現在の久留米市の筑後川沿いを舞台にしての戦です。大友氏と東西から挟み撃ちにしようする平地での合戦を承知の上で、あえて自ら軍を進軍されていくあたりは、平地での合戦を好んでやってきた菊池武光らしいと言えるかもしれません。

この戦いには、菊池氏は一族の主だった武将たちも参加する菊池一族の総力戦で、宮方の支柱懐良親王も参戦します。筑後川をはさんで膠着状態が続きますが、武光は果敢に筑後川を越えて敵陣に迫り、少弐軍は後方へと退却します。今度は宝満川を挟んで対峙し、膠着状態を破るため、武光は夜半数百騎を渡河させ、奇襲させます。この奇襲作戦にかく乱された少弐側は、敗走し、菊池軍は念願の大宰府攻略に成功します。大宰府の持つ意味は、九州全土に対する政治的軍事的統括の中心地ということでしたから、晴れてそれを掌握したということです。

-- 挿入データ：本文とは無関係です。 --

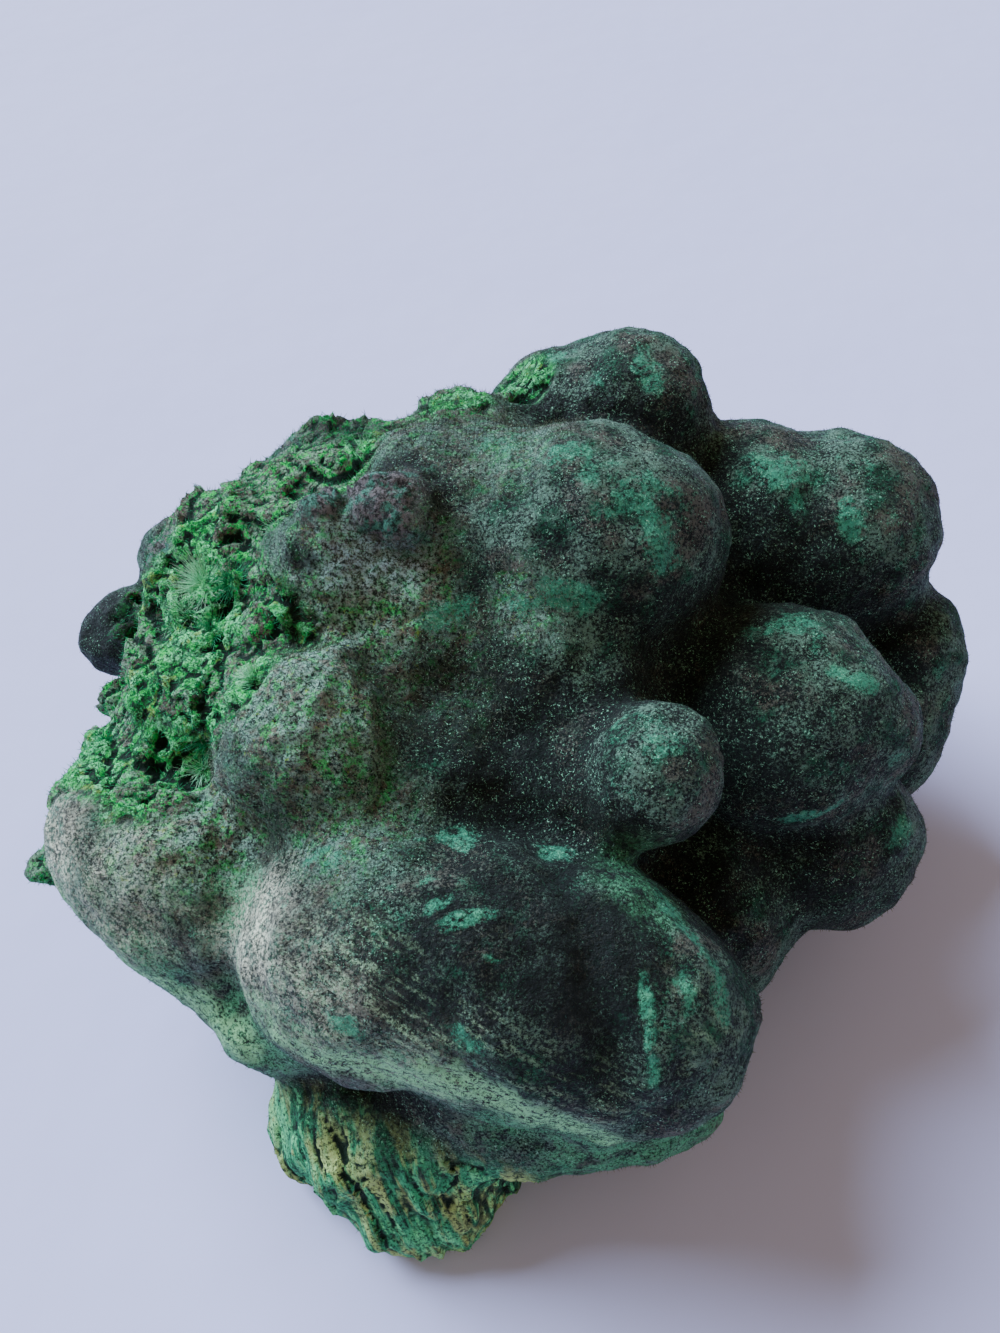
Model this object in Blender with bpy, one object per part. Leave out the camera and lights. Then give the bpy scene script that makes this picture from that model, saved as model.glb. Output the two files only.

しかし九州での情勢は必ずしも中央の情勢と符合しませんでした。 二代将軍義詮が死去し、義満が三代将軍に就くと、幼少の将軍を細川頼之がよく補佐し、幕府はまとまりを見せて、一気に九州奪還のため、新しい九州探題を送り込んできます。それが今川了俊です。

  今川了俊は急がず、四国、中国地方の毛利氏、吉川氏、大内氏のような有力揚力豪族、大名たちを着実に支配下に置くことで、背後からの心配を取り除き、九州制圧に集中できる環境を作り上げます。 九州の宮方を完全に包囲できるようにして攻めてきます。

  豊後方面に武光軍を誘い出し、了俊の本体は大宰府攻略に進軍。 武光はすぐさま大宰府へ向かいますが、今川了俊率いる幕府方連合軍の大群の前にはどうすることもできず、ついに武光は懐良親王を率いて南の高良山へ退却し、ここに名実ともに菊池氏の大宰府支配の時代は幕を閉じます。 高良山に退却しても、以前宮方の勢力が完全に封じ込められたわけでもなく、九州の各地では宮方に付いているものもいました。武光はこの高良山から激を飛ばして宮方の戦いを指導していたようですが、そんな中ついに、武光はこの高良山の陣中にて死亡します。 享年五十ニ、三歳ではなかったのではなかろうかと推測されています。

  現在武光の墓は写真下のように、菊池市正観寺境内にあります。傍らには大きな楠が武光の墓守をするからのように生い茂っています。 九州の歴代武将の中では、戦国期の立花宗茂、島津義弘と並ぶ三大武将ではないかと思います。


参考文献
杉本尚雄《菊池三代》
荒木栄司《菊池一族の興亡》
森田誠一《熊本県の歴史》




南朝の忠臣としてのシンボルとしてか、楠の大樹の下に安らかに眠る武光の墓。